Slippin’ into darkness


Life is always such a wonderful teacher. Lessons which can be constantly observed in the nuances as well as the monumental moments of our lives. And while lessons are always available, quite often we all can be very unaware that we are being taught anything of benefit. Most recently I have seen this occurring for me personally as I felt myself slipping into darkness. A blanket of fear and dread have seemed to have drown out the voice of wisdom and mindfulness. And while my practice is firmly in place, the reality of a great tragedy can easily become quite overwhelming.

This practice is based on three foundations, which are impermanence (anicca), suffering (dukkha), and no-self (anatta). Impermanence perhaps being the easiest to understand, but not always the easiest to accept. I have let go of a great deal in my life, some by choice while others were not. An increasing peace with the nature of life has helped me understand and accept this more and more. Yet still I would not say that loss comes to me without some amount of distress and sadness. But my view of all things coming and going is immensely different from what it was ten years ago, or even one year ago. So clearly I can see that the truth of the dhamma is infallible and invaluable in navigating this life. But perhaps more importantly, it has to be learned through personal experience. No one can just tell me these things and have me absorb it, but they must be understood one at a time. Each experience a lesson, each moment a great teacher.

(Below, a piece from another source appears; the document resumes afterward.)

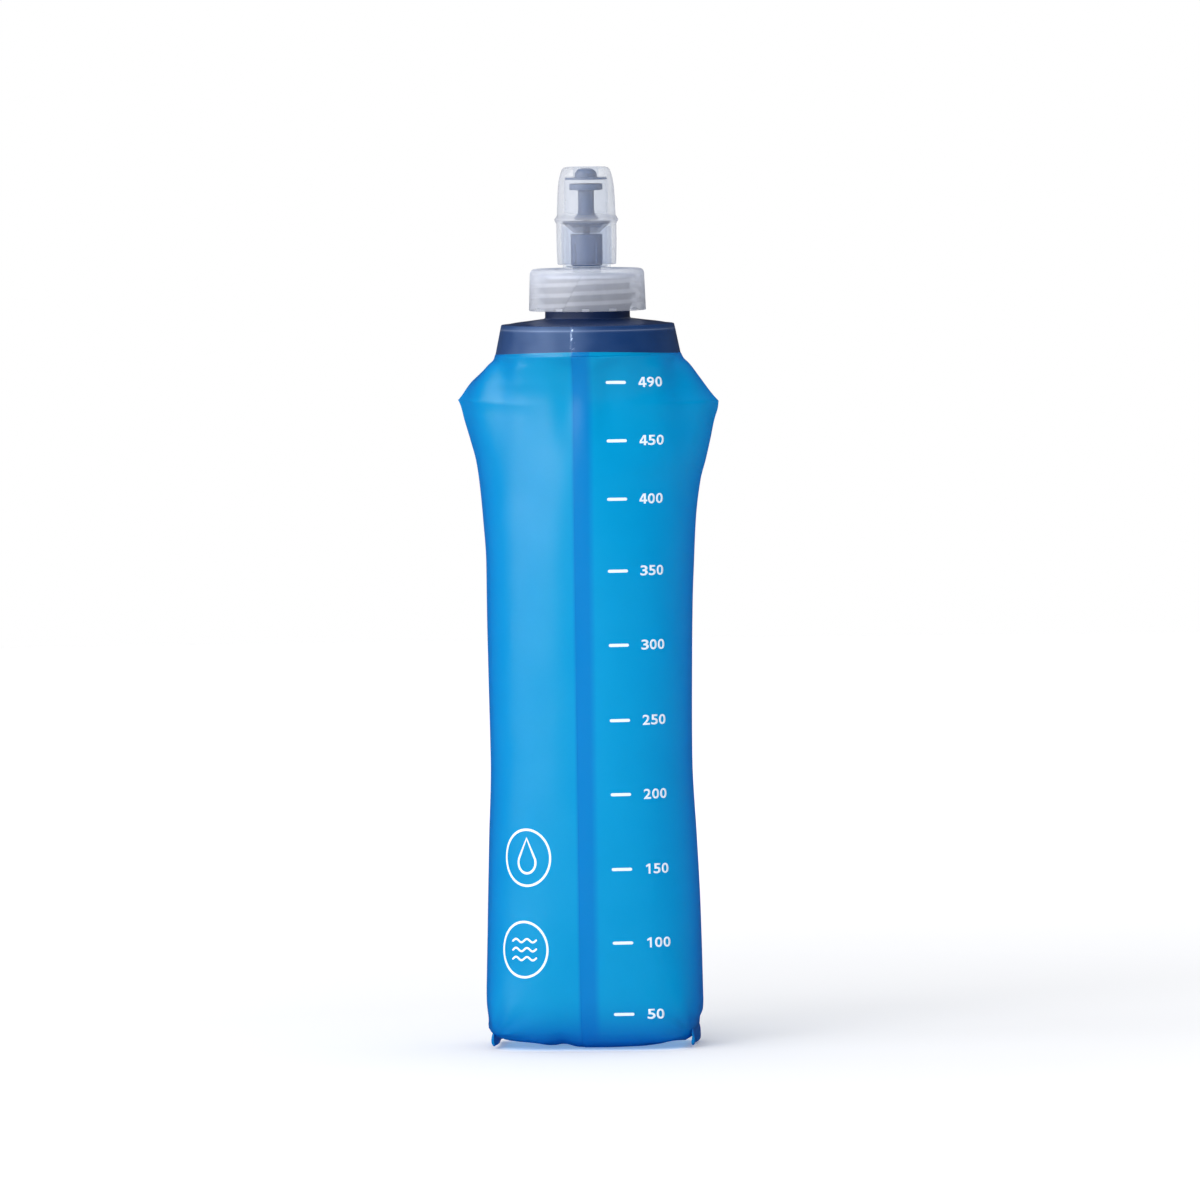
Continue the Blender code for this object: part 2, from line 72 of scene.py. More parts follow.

So what lesson can be learned from slipping into darkness?
Well, I think it can be viewed like many other experiences in every life. When we are born, we come from the darkness of the womb into the light of day. While in death we go from the light of day to the darkness. And I think this unknown quality of death, leaving the light to the darkness, is symbolic of how any of us feel when we are facing an extreme circumstance or tragedy in our lives. It is the unforeseen that creates fear and aversion. This is suffering (dukkha), or, as more accurately explained by Bhante Punnaji, “dukkha is the insecurity of life”. The obvious truth being that there is always insecurity in this life, and this is unavoidable. But when things are going along as planned, we easily ignore this fact. Therein lies another great lesson if we are able to increase our mindfulness to that degree. But then who wants to think about devastating loss when life is going so charmingly well, right! Yet this is really the best time to develop a deep understanding, because our minds and bodies are at ease. This is the reason why many people spend part of meditation every day focusing on death and decay. And as morbid as that may sound to many of you, it is really a wonderful way to increase our own understanding about the nature of all things – including ourselves. And therein lies the seed of understanding no-self (anatta). The idea of all things being about us is at the heart of our struggle, and one of the lessons that we most likely avoid learning.

In summation, while I may be slipping into darkness at the moment, there remains a gratitude and understanding that keeps the wind at my back. Knowing full well that when I set out on this journey of life that there would be stormy seas. And even though the gale of this storm was unforeseen, I am fully aware that the clouds will break and the Sun will shine again. These lessons learned leaving me as a more seasoned and experienced Captain of my own ship.